* Start Dataset entries *

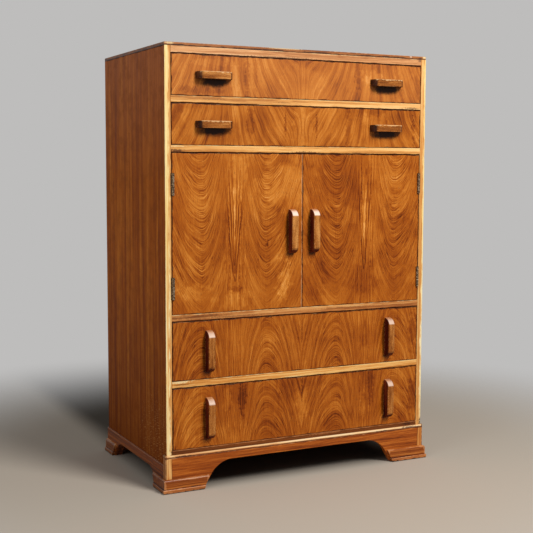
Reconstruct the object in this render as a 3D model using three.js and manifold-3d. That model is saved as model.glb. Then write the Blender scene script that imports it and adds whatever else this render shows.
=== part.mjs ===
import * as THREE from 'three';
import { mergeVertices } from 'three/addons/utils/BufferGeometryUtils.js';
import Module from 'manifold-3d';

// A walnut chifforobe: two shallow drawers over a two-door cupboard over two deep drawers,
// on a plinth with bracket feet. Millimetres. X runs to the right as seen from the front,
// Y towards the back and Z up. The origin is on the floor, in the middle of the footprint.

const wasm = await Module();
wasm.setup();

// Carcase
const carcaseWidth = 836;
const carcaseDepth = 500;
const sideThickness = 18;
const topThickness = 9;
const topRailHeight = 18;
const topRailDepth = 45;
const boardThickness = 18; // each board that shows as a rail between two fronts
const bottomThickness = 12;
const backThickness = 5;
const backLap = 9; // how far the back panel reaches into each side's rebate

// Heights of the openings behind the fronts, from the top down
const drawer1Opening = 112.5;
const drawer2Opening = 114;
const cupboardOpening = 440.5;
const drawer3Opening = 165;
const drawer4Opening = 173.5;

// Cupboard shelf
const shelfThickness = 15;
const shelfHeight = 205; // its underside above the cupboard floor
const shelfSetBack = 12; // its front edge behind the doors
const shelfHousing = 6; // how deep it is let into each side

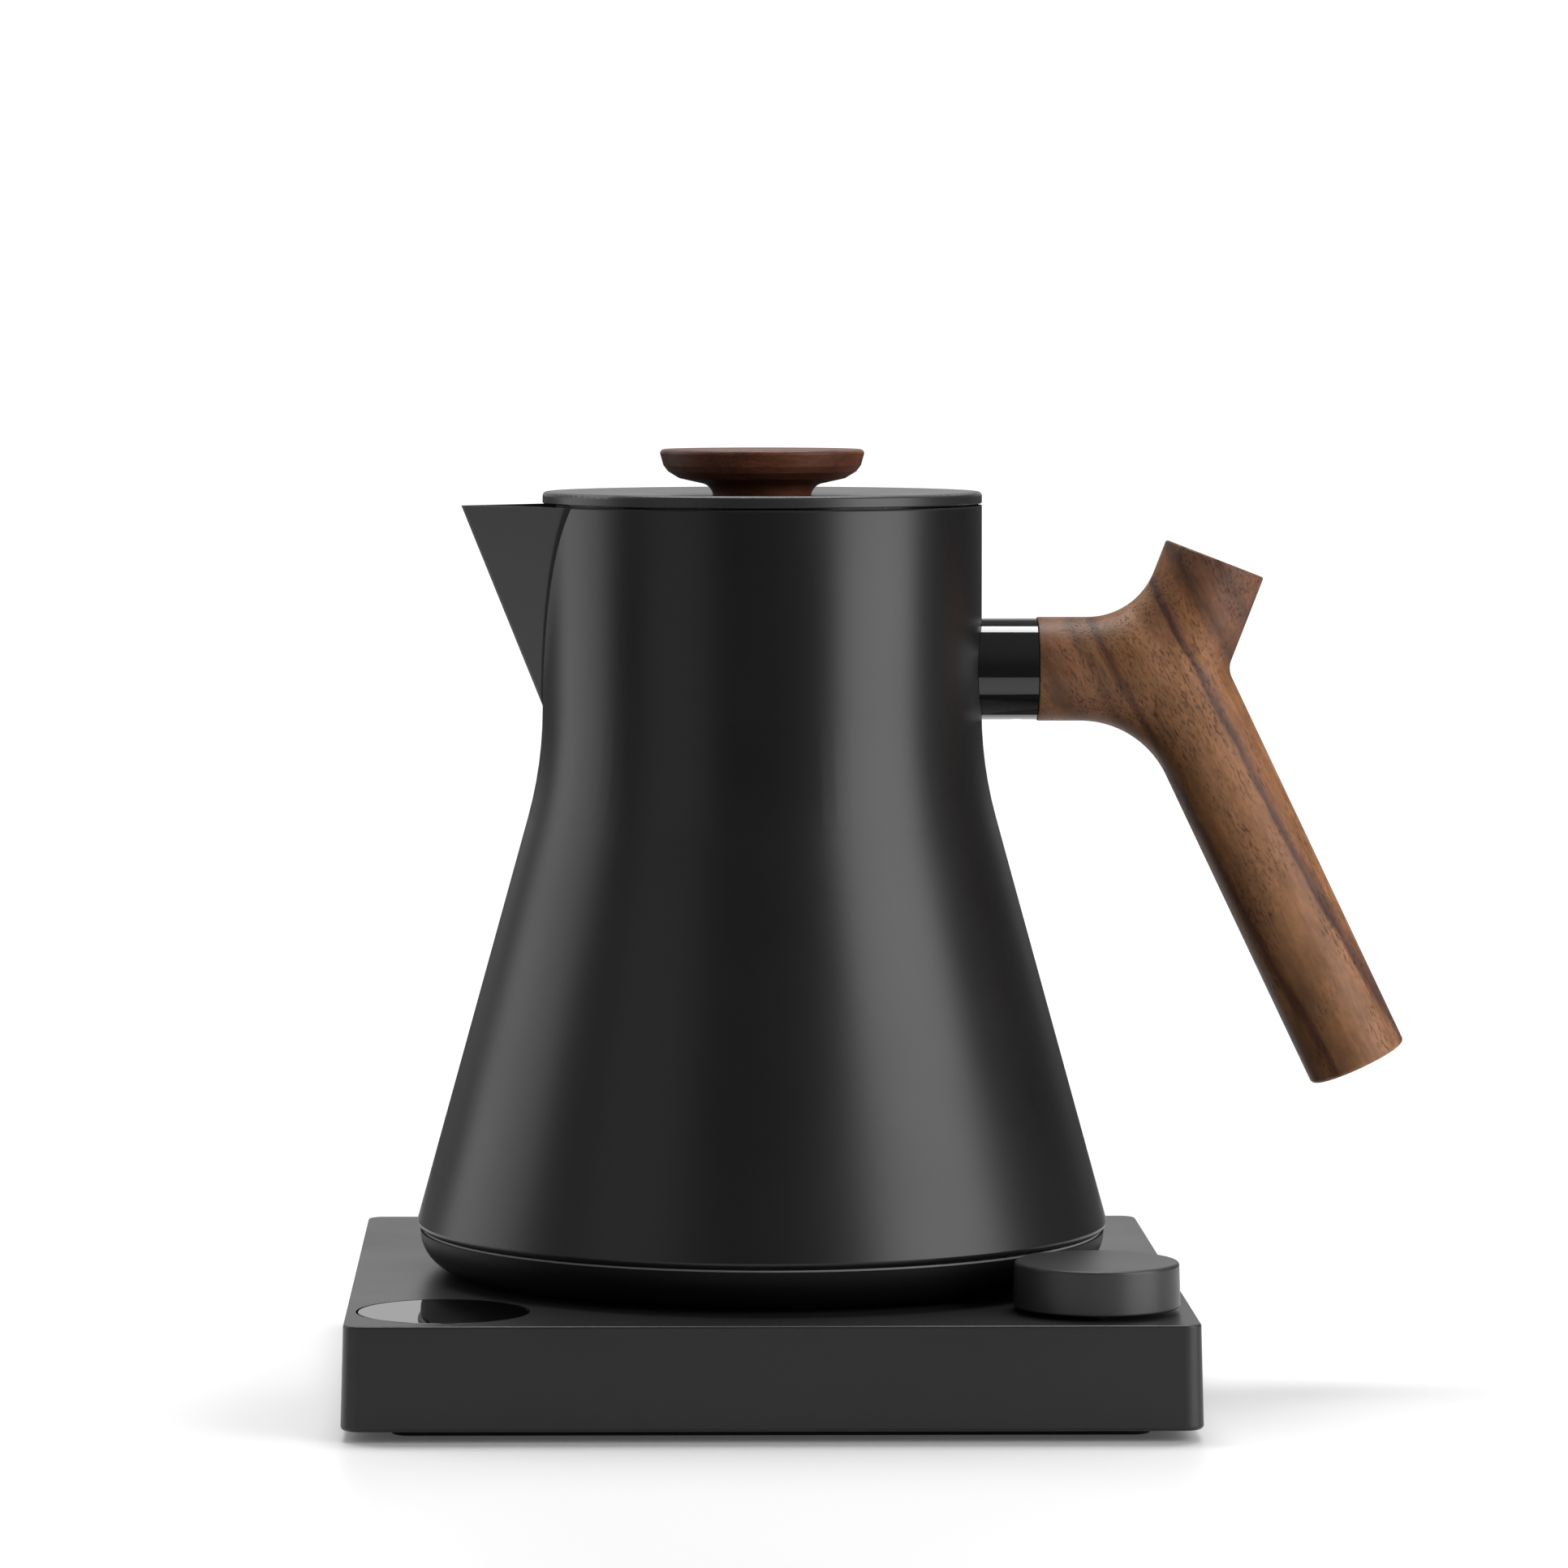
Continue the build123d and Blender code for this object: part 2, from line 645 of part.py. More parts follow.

* End Dataset entries *
* Start Dataset entries *

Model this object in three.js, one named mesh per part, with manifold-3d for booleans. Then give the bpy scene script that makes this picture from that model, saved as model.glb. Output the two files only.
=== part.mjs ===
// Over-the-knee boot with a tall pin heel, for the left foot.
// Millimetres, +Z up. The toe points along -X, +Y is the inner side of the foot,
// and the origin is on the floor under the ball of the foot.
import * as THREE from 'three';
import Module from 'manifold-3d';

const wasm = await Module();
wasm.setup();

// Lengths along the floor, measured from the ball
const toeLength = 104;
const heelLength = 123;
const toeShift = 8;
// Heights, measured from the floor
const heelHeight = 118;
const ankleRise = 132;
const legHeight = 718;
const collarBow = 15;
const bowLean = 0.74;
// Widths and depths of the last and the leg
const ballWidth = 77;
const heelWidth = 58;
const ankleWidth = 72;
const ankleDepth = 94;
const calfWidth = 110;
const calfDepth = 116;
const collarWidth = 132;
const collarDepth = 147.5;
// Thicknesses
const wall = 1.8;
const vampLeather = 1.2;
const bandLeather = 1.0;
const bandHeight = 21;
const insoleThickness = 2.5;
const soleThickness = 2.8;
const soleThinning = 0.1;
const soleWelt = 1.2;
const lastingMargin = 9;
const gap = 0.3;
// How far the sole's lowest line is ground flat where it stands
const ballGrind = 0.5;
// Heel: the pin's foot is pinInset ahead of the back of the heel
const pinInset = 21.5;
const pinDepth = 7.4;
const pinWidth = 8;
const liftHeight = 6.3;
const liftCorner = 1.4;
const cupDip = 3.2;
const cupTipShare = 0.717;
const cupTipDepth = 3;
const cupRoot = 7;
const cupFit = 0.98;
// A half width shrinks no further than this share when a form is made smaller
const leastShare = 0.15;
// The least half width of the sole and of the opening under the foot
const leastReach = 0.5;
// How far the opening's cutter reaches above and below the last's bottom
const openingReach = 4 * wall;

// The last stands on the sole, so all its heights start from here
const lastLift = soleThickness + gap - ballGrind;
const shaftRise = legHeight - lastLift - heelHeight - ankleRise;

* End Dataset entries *

**Task to complete**
Pull out all lines containing "part".

**Completed task**
=== part.mjs ===
Continue the build123d and Blender code for this object: part 2, from line 645 of part.py. More parts follow.
Model this object in three.js, one named mesh per part, with manifold-3d for booleans. Then give the bpy scene script that makes this picture from that model, saved as model.glb. Output the two files only.
=== part.mjs ===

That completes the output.